2 Temmuz 1835'te yakalanan, 10 Şubat 1836'da cezası infaz edilmeye başlanan Pierre Rivière, 22 ekim 1840'ta cezaevindeki hücresinde kendini asarak nefret ettiği toplumdan kurtulmuştur.
Analiz
"Rivière bir yerlerde bir tuzağın varlığını fark etmektedir. kendisini düzen diye adlandıran şey bir yalandan ibarettir ya da daha doğrusu, var olan bir düzen bir düzenin tersidir.
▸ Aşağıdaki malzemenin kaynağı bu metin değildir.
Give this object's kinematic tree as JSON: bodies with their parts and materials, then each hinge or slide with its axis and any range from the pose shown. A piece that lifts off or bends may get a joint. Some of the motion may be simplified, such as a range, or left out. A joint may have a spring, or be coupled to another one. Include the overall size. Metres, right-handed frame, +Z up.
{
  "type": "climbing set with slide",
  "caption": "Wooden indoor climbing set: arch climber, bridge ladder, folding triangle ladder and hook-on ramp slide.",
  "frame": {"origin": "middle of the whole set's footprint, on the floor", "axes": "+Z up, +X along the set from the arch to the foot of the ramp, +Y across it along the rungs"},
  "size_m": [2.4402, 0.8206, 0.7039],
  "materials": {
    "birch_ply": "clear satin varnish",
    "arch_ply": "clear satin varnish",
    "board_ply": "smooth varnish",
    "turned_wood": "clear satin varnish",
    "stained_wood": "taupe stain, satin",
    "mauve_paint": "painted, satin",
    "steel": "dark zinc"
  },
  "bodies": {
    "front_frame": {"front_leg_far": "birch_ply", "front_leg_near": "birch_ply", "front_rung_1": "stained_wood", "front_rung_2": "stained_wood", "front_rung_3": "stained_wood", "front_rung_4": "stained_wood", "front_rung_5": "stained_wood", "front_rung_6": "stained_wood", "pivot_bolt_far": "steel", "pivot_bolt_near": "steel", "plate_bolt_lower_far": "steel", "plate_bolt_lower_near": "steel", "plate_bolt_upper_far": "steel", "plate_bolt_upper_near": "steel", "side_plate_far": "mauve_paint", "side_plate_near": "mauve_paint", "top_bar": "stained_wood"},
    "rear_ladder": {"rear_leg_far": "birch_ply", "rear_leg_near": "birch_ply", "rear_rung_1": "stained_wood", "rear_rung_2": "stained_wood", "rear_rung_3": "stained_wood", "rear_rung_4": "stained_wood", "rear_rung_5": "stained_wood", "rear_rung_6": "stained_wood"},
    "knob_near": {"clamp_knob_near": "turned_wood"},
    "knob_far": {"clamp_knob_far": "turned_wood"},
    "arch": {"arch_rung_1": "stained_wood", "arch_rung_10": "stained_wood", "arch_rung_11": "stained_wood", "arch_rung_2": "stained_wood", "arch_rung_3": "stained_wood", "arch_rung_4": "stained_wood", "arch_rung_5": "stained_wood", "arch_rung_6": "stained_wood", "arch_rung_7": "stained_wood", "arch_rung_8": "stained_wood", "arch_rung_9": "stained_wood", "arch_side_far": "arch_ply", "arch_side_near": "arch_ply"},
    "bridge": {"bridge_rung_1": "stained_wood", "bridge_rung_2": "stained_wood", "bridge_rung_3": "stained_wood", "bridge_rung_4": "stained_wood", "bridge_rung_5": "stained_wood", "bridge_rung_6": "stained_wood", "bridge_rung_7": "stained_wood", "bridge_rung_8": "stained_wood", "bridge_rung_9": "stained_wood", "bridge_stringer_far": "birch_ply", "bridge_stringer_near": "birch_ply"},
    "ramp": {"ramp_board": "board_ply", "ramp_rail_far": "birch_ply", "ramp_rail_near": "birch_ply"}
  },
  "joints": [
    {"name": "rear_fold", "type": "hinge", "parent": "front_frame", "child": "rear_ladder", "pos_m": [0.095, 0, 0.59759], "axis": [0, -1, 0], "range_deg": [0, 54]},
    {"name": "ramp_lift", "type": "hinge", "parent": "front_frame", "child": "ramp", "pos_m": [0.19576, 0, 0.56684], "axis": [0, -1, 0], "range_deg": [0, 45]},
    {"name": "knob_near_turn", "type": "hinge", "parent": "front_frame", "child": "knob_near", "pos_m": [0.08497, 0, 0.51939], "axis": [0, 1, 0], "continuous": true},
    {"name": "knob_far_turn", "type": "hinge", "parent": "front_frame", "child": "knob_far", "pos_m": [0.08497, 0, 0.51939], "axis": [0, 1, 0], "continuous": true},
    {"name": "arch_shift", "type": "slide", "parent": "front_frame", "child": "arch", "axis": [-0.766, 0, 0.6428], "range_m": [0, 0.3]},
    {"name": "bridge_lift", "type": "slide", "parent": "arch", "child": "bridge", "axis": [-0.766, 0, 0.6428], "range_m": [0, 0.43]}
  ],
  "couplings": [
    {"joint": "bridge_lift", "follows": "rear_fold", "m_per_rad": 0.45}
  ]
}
Pierre Rivière doğru ile yanlışı, haklı ile haksızı sorgulayan kişi olarak ortaya çıkmıştır. bununla birlikte eğer böyle bir soru sormak istiyorsa, söz hakkının olması gerekirdi. ama işte onun sahip olmadığı şey tam da budur: duyduğu hınçlar saymakla bitmez."
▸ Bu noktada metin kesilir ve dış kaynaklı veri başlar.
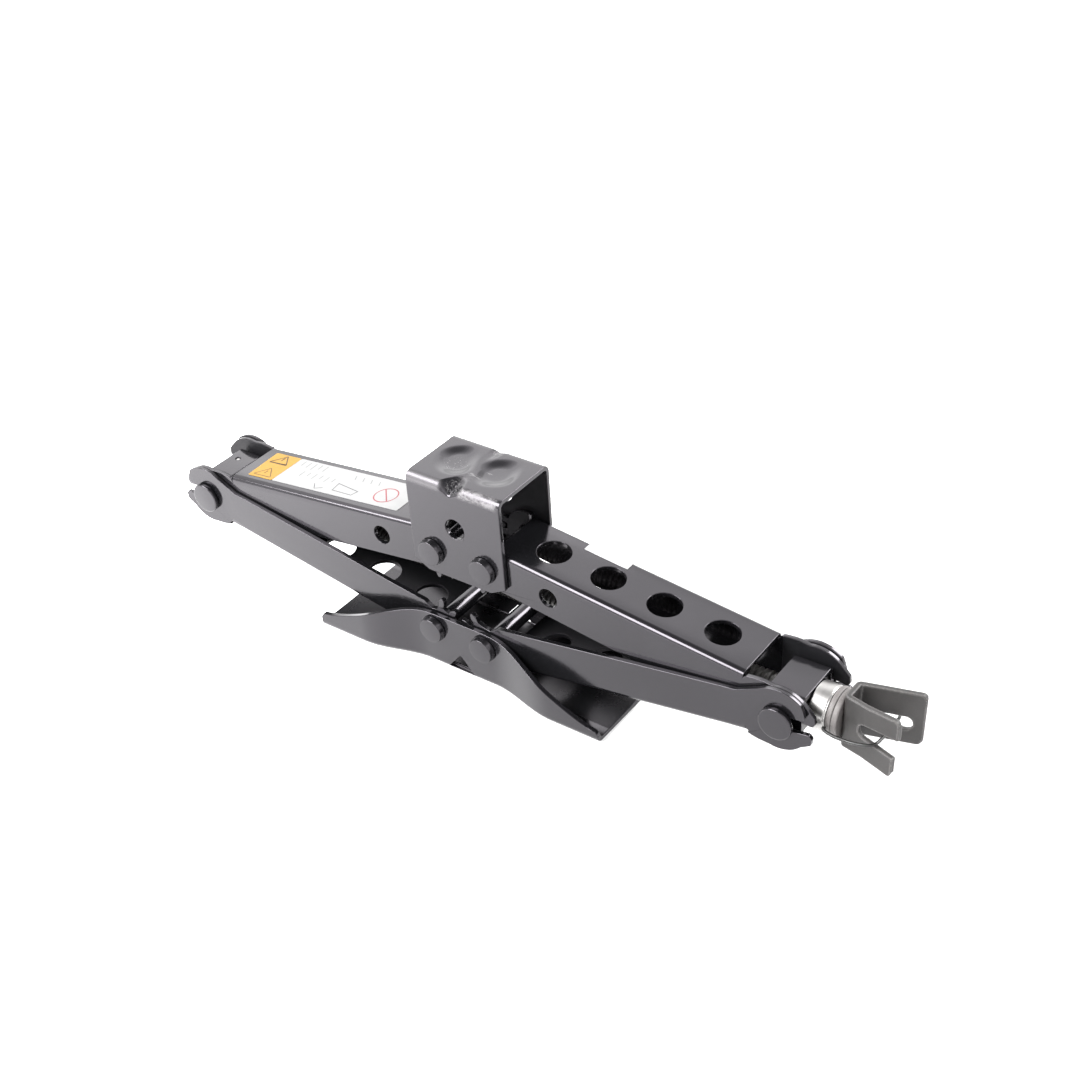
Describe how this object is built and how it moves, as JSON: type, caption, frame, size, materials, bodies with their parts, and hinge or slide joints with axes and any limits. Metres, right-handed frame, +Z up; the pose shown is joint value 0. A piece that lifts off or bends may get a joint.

"Acıma duygusuyla dopdolu doktorlar, değişmez bir şekilde onların kötü doğalarını aşağılayarak canavarlıklarını ayrıntılı bir biçimde anlatmaya devam ediyorlardı. Ama böyle bir şey mümkün olabilir miydi? Eğer hâlâ canavarsak ve artık eşitleriniz olmuşsak, ya siz nesiniz? Yeni iktidar dağılımı, geri dönüş etkilerini tetiklemeksizin bu türden aşağılama oyunlarına izin vermiyor artık. Tepkiler gelmekte gecikmiyor."
"Kırsal kesim, bu sessiz talihsizlik evreni durumuna katlanmaya son vererek, onu dışa vurmakta ve anlamlı onca semptom gibi, korkunç suçlar işlemektedir."
"Çağlar boyunca, efendinin (derebeyi, kâhya, noter, doktor, yargıç, vergi tahsildarı, polis vs.) söylemi altında neyin söylenip neyin özenle üzerinin örtüldüğünü anlayabilmek için satır aralarının okunması gereken arşivler bunun kanıtıdır. Bu ses, haykırdığı zamanlarda bile ancak can çekişen bir adamın fısıltılı sesi halinde işitilmiştir. Eğer söyleyecek bir şeyi varsa, yerli, sözüne güvenilmeyen tek kişidir. Ne söylediğinin işitilmesi için öldürmesi gerekir."
"Hayvan, Deli, Ölüm" - Jean-Pierre Peter, Jeanne Favret
Kaynakça: Michel Foucault, XIX. Yüzyılda Bir Aile Cinayeti: Annemi, Kız Kardeşimi, Erkek Kardeşimi Katleden Ben, Pierre Riviere, çev.: Erdoğan Yıldırım & Alev Özgüner, Ayrıntı Yayınları, İstanbul, 2007.